Впрочем, назвать Бомонта и Флетчера «последователями» Шекспира едва ли возможно, как невозможно в отношении и любой другой фигуры, шедшей ему на смену в английской драматургии. Говоря о предшественниках Шекспира, мы имеем в виду не просто писателей, пришедших в литературу раньше него, но наметивших то, что им было доведено, развито до величия. Титанические фигуры, трагические столкновения, картинно-образный стих — во всем этом, что мир знает по Шекспиру, у него действительно были предшественники. Последователей же его в драме искать не приходится. Так, между монологом Актера в «Гамлете» («Пирр, рыкающий...») и следующим затем монологом самого Гамлета стилистическая дистанция неизмеримо меньше, чем между несколькими строчками Шекспира, приведенными в комедии Флетчера, и всем текстом комедии. Правда, Шекспир не только следовал своим предшественникам, он, кроме того, внимательно относился к работе своих сверстников и младших современников, он даже сотрудничал с ними, например с Флетчером, но именно там, где сотрудничество заметно, видна уже как бы не шекспировская драматургия в пределах шекспировской.

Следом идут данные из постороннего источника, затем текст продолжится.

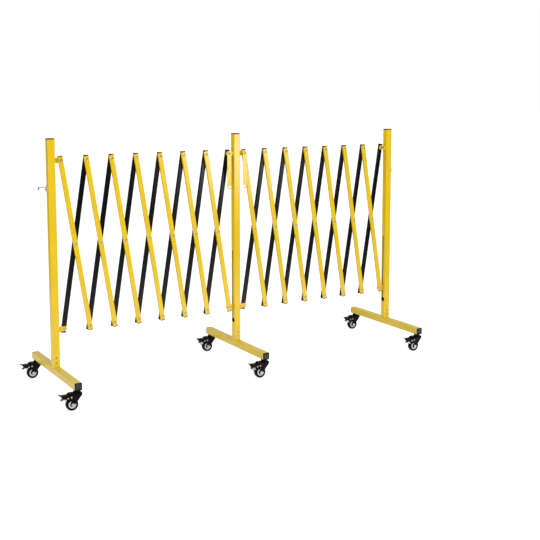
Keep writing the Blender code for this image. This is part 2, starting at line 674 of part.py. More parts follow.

При этом младшее поколение английских драматургов учитывало шекспировский опыт, делало на него прямые ссылки. Драматург Джон Вебстер (1580—1625?) в предисловии к своей трагедии «Белый дьявол» (1612) отдавал должное «плодотворной деятельности мастера Шекспира», но не случайно английские исследователи видят в этой ссылке больше вежливую отписку, чем указание на действительную традицию. В самом деле, Джон Вебстер, крупнейший из поздних трагедиографов шекспировской поры, как бы через голову уважаемого «мастера» совершал возврат ко временам дошекспировским, к избыточной «кровавости» самого Томаса Кида. Снова — крайняя запутанность интриги, нагромождение козней, заговоров и в итоге трупов. У Вебстера, как у Кристофера Марло, вновь появляется преодоленная Шекспиром тяга к ужасному как таковому, своего рода надрыв, упоение ужасным.

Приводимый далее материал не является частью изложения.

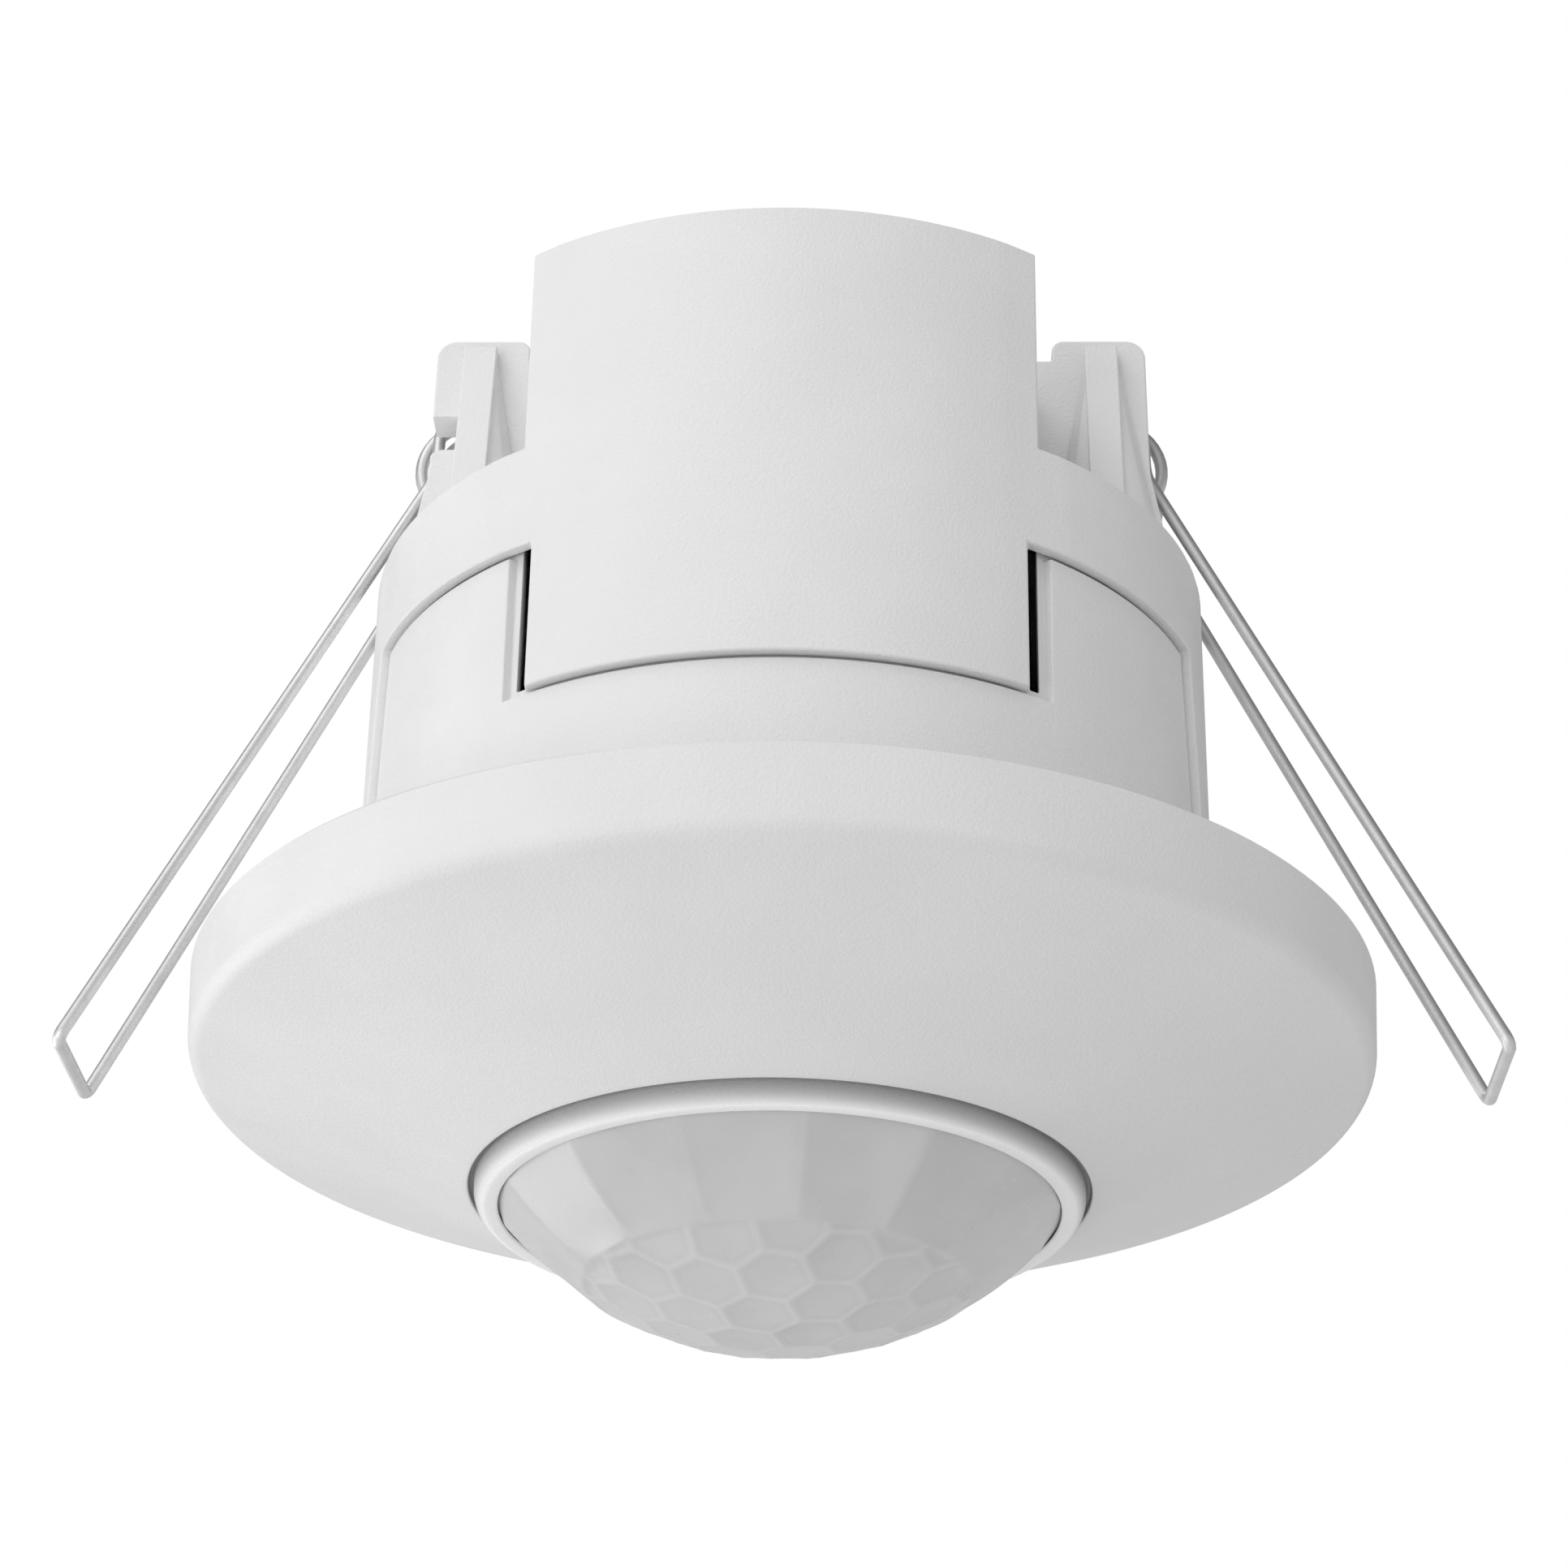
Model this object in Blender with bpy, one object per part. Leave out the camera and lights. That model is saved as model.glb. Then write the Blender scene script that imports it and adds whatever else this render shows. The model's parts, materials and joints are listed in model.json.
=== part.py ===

История английского театра эпохи Возрождения тоже обрывается на трагической ноте. История эта именно обрывается: с началом Английской буржуазной революции театры, по специальному указу Оливера Кромвеля, подкрепленному постановлением парламента, были сначала закрыты, а потом сожжены. Принять во внимание надо, конечно, обе стороны процесса: не только усилившийся натиск пуритан, но и ослабление самого театра, органическую завершенность его развития на определенном этапе. Пуритане добили театр, поставив его в положение жертвы и не позволив ему умирать своей, более медленной смертью.
Получив власть, пуритане привели в действие угрозу, которая до той поры оставалась на бумаге, а именно актеров, попавшихся в руки властям, публично высекли. Сгорели театры не все сразу, и в тех, что еще стояли, актеры пытались самочинно устраивать представления. Тогда в дело вступала армия, разгонявшая исполнителей и публику. Актерам удавалось найти приют вне города, в богатых имениях, где они время от времени давали спектакли. Но регулярная литературно-театральная жизнь в Лондоне прекратилась в общей сложности на семнадцать лет.